The jail coalition consists of members of the community who are concerned with deaths at the Montgomery County Jail, calling the deaths at the jail a crisis.
The coalition has called on the county to take action to prevent deaths at the jail, particularly calling on a reconsideration of its contract with Naphcare.
Montgomery County Sheriff Rob Streck said his office is pleased with the work of Naphcare’s local team of healthcare providers.
“But we’re not happy with how long (inmates) are being watched at a hospital,” Streck said.
More time with direct supervision in a clinical setting could make a difference for inmates detoxing or at risk of overdose, he said.
Safety measures, challenges
Streck said the deaths at Montgomery County Jail are not caused by new drugs flooding into the facility.
“They’re using, then coming in,” Streck said. “Hours, even days later their bodies are giving up. This is the sickest, most mentally ill and most addicted population the jail has ever seen.”
The Montgomery County Sheriff’s Office uses body scanners and K9 dogs to keep drugs out of the jail. Inmates are changed into their jail uniforms immediately, too.
All mail coming into the jail is scanned and presented electronically as another safety precaution. Visitations are also done by kiosk or iPad, with no face-to-face visits. All of these are methods to deter drugs from entering the facility, said Streck.
His office is also continually looking into new safety-centric technology, as the kind of drugs that gain popularity are growing increasingly more powerful in small doses.
Xylazine is increasingly an issue, for example. Xylazine is used to cut fentanyl, and the substance is resistant to Narcan.
Streck said inmates who are dying of drug-related issues are passing away in their sleep. Jail staff cannot wake inmates up every hour.
State inspections, reporting
The Ohio Department of Rehabilitation and Correction (ODRC), which oversees Ohio’s incarceration system, tracks the deaths reported in the state’s jails. According to data the newspaper obtained through a public records request, roughly 20 deaths have been reported in Ohio jails in the first half of this year.
This figure is in pace with the total number of inmate deaths in Ohio last year: 44.
Montgomery County Jail has passed all of its recent inspections and was re-accredited by the American Correctional Institution in 2020.
ODRC sends inspectors to Ohio’s facilities annually. To be deemed “compliant” by the state, jails must meet all standards deemed “essential” by ODRC and at least 90% of standards that are labeled as “important.”

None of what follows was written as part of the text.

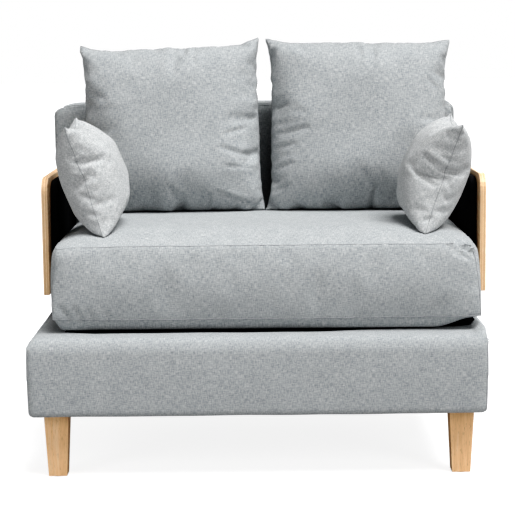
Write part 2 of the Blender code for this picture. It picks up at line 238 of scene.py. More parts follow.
def boxed_shell(name, lo, hi, counts):
    """A closed box of square cells. Returns it with the number of each vertex by its grid place (i, j, k)."""
    index, verts, faces = {}, [], []
    lo, hi = np.array(lo), np.array(hi)

    def vertex(key):
        if key not in index:
            index[key] = len(verts)
            verts.append(lo + (hi - lo) * np.array(key) / np.array(counts))
        return index[key]

    for axis in range(3):
        a, b = [k for k in range(3) if k != axis]
        for end in (0, counts[axis]):
            for i in range(counts[a]):
                for j in range(counts[b]):
                    keys = []
                    for da, db in ((0, 0), (1, 0), (1, 1), (0, 1)):
                        key = [0, 0, 0]
                        key[axis], key[a], key[b] = end, i + da, j + db
                        keys.append(vertex(tuple(key)))
                    outward = (end > 0) == (axis != 1)
                    faces.append(keys if outward else keys[::-1])
    return new_object(name, verts, faces), index


def ring(index, counts, level):
    """The vertices of one horizontal seam, in order round the box."""
    nx, ny, _ = counts
    keys = [(i, 0) for i in range(nx)] + [(nx, j) for j in range(ny)]
    keys += [(i, ny) for i in range(nx, 0, -1)] + [(0, j) for j in range(ny, 0, -1)]
    return [index[(i, j, level)] for i, j in keys]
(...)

In its inspections since 2019, Montgomery County Jail met all essential standards annually and only failed to meet standards for between five and eight of the more than 120 important standards.
These standards that weren’t passed included notes about jail capacity, cell space and some minor maintenance issues in the older portion of the jail, according to ODRC inspection reports.
The 2022 inspection report said the Montgomery County Jail’s capacity is 903 inmates. On the date of the jail inspection, there were 573 inmates incarcerated.
The Ohio Department of Rehabilitation and Correction recommended housing capacity for the jail is 443.
Seeking solutions for a short-term facility
Streck said plans are underway for revising a portion of the jail property to include a mental health facility and medical exam space.
Overall, the jail is not set up like a hospital. Medical staff at the jail have spaces to conduct assessments, but the facility doesn’t have an “infirmary” space for patients.
“We were designed to be a pre-trial, short-term facility,” Streck said. “We don’t have the facilities to directly deal with this.”
Curington said this kind of facility would be “a great compromise” and a step in the right direction.
“Change is a process,” she said. “It will take time.”